The Simple Way To Cut Big Account Drawdowns From Your Forex Trading

By James Kupe


I'm guessing that when you first thought about getting into forex trading, it was because you wanted to make a profit. Unfortunately, losses are also part of the landscape in this business. So what steps can you realistically take to minimize the losses and account drawdowns when your trades go south?

Because currency markets are inherently volatile, there are times when a paper profit can quickly turn into a real loss. That's just the nature of trading. Forex trading usually works in cycles, which means there are ups and there are downs. The big question you need to to answer is this - how much can I expect to lose if this trade goes against me?

Your answer to this question is critical to developing your trading system, and it looks at how much account drawdown you are going to be able to handle.
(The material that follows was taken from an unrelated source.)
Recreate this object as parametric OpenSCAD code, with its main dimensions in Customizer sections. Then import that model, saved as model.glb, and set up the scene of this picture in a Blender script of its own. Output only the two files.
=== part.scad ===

Just to clarify, a drawdown is considered to be the total capital loss in your account from high to low after you've had a number of losing trades.
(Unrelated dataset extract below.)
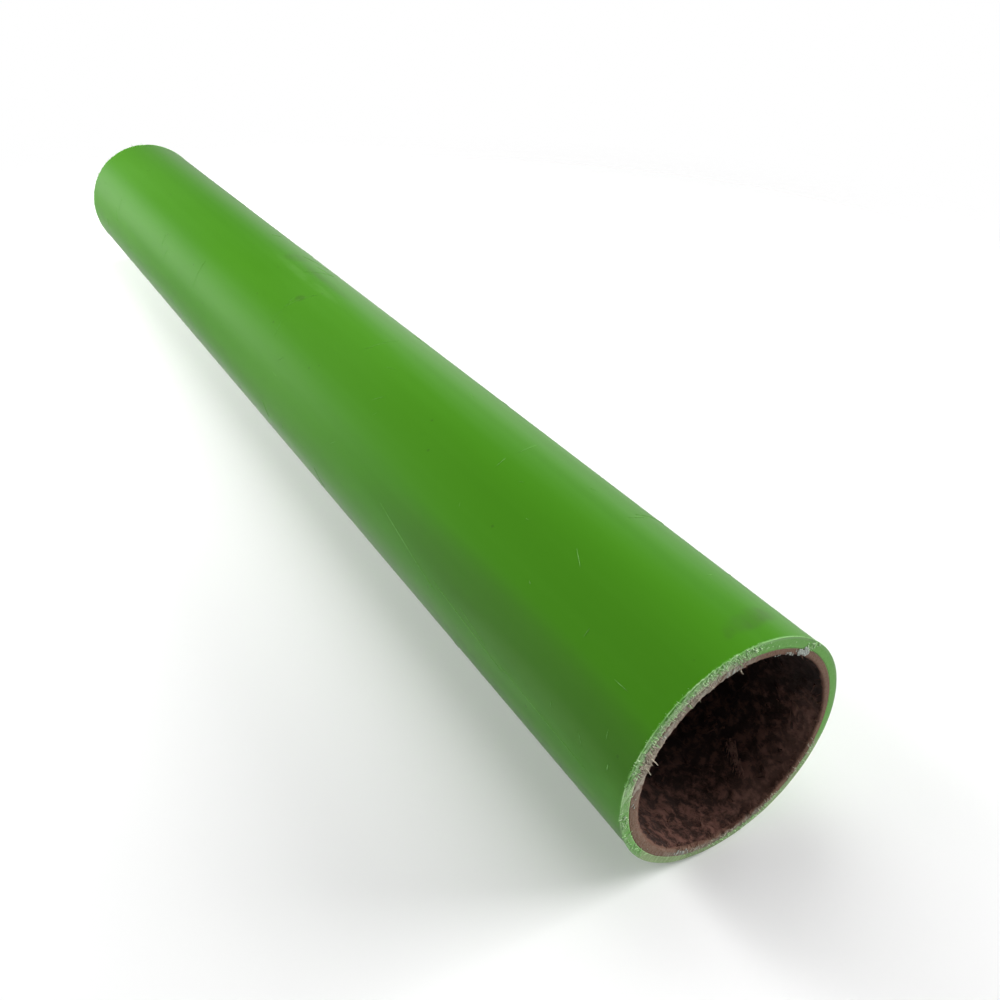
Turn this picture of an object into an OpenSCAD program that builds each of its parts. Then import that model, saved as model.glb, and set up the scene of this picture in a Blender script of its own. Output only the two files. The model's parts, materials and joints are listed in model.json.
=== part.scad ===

For example, let's say you have made trading profits for a prolonged period of time, but your winning streak comes to an end and you have started making losses. You will obviously be concerned about how many more losing trades you will have, and how much of a drawdown you are going to have based on past experience with your trading system.

This Is The Key To Minimizing Drawdowns In Your Forex Account...
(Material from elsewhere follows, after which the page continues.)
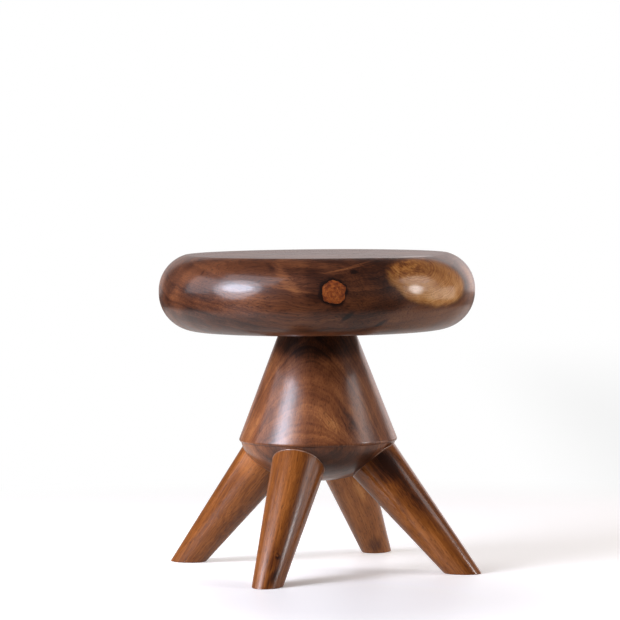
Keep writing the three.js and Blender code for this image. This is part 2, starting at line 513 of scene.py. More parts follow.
    def calmed(self, tone: Node, patch: Patch, weight: float, level: float) -> Node:
        """Draws the tone inside a patch towards one level, so that its figure is quieter."""
        share = add(self.tree, "Math", self.inside(patch), weight, operation="MULTIPLY")
        return add(self.tree, "Mix", share, tone, level)

    def finish(self, colour: Node, gloss: Gloss, pored: Node | float = 1.0) -> bpy.types.Material:
        """Closes the surface: pores, the soft sheen of the wood and a thin coat over it.

        Args:
            colour: Colour of the wood.
            gloss: How the surface is finished.
            pored: How strongly the pores show, from 0 to 1.

        Returns:
            The finished material.
        """
        tree = self.tree
        shown = add(tree, "Math", self.pores, self.board.pore_share, operation="MULTIPLY")
        shown = add(tree, "Math", shown, pored, operation="MULTIPLY")
        grained = add(tree, "Mix", shown, colour, linear(self.PORE_COLOUR), data_type="RGBA")
        wear = add(tree, "TexNoise", self.place, 1 / self.WEAR_WIDTH, 3.0)
        roughness = add(tree, "MapRange", wear, *self.SOFT_RANGE,
                        gloss.sheen - self.WEAR, gloss.sheen + self.WEAR, **EASED)
        waves = add(tree, "TexNoise", self.place, 1 / gloss.wave_width, 1.0)
        height = self.weighted(self.streaks(self.FINE_RIPPLE, 2.0), [
            (self.fibres, self.FIBRE_RELIEF), (self.pores, self.PORE_RELIEF),
            (waves, gloss.waves / gloss.relief)])
        bump = add(tree, "Bump", named={
            "Strength": self.BUMP_STRENGTH, "Distance": gloss.relief * MM, "Height": height})
        surface = add(tree, "BsdfPrincipled", named={
            "Base Color": grained, "Roughness": roughness, "IOR": self.IOR, "Normal": bump,
            "Specular IOR Level": gloss.sheen_level, "Coat Weight": gloss.coat,
            "Coat Roughness": gloss.coat_roughness, "Coat Normal": bump})
        add(tree, "OutputMaterial", surface)
        return self.material


# Sub-assemblies


class Turned:
    """A piece turned about the Z axis, whose side can be marked."""

    def edge_radius(self, height: float) -> float:
        """Gives the radius of the side at a height."""
        raise NotImplementedError

    def spot(self, azimuth: float, height: float, half_width: float, half_height: float,
             shift: float = 0.0, edge: float = 0.5, tilt: float = 0.0, **rest: float) -> Patch:
        """Places a patch on the side.

        Args:
            azimuth: Azimuth of its centre.
            height: Height of its centre, in millimetres.
            half_width: Half width along the side, in millimetres.
            half_height: Half height, in millimetres.
            shift: What it adds to the wood's tone.
            edge: Softness of its border as a share of its size.
            tilt: Turn against the clock as seen from outside, in degrees.
            rest: Other fields of the patch.

        Returns:
            The patch.
        """
        radius = self.edge_radius(height * MM) / MM
        angle = math.radians(azimuth)
        centre = (radius * math.cos(angle), radius * math.sin(angle), height)
        return Patch(centre, (tilt, 0.0, azimuth), half_width, half_height, shift, edge, **rest)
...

This is why back testing your trading system using a demo trading account before ever considering trading a live account is so important. Just the fact that you've tested things in a demo account is a great way to make sure the system you are using is likely to work in most of the market conditions you are likely to encounter.

The purpose of testing is to prove the system you've chosen works, so you'll have confidence following the rules for entries and exits, even when you are scared witless by market volatility or uncertainty. You are never going to make profitable trades if you don't take them because of a lack of confidence in your trading system.

Forex trading truly is a high risk business, regardless of the trading strategy or methodology you use. Profitable traders know they are going to have losses and that they are unavoidable. The thing is you can manage those losses by making sure your trading plan works with back-testing before you risk your cash in the market.

Trading can be frustrating and extremely expensive, especially if you do nothing to stop the bleeding. That's why you need to trust your forex trading system and follow each trade signal you receive. When you do, you'll have a very good chance of having profitable career trading forex.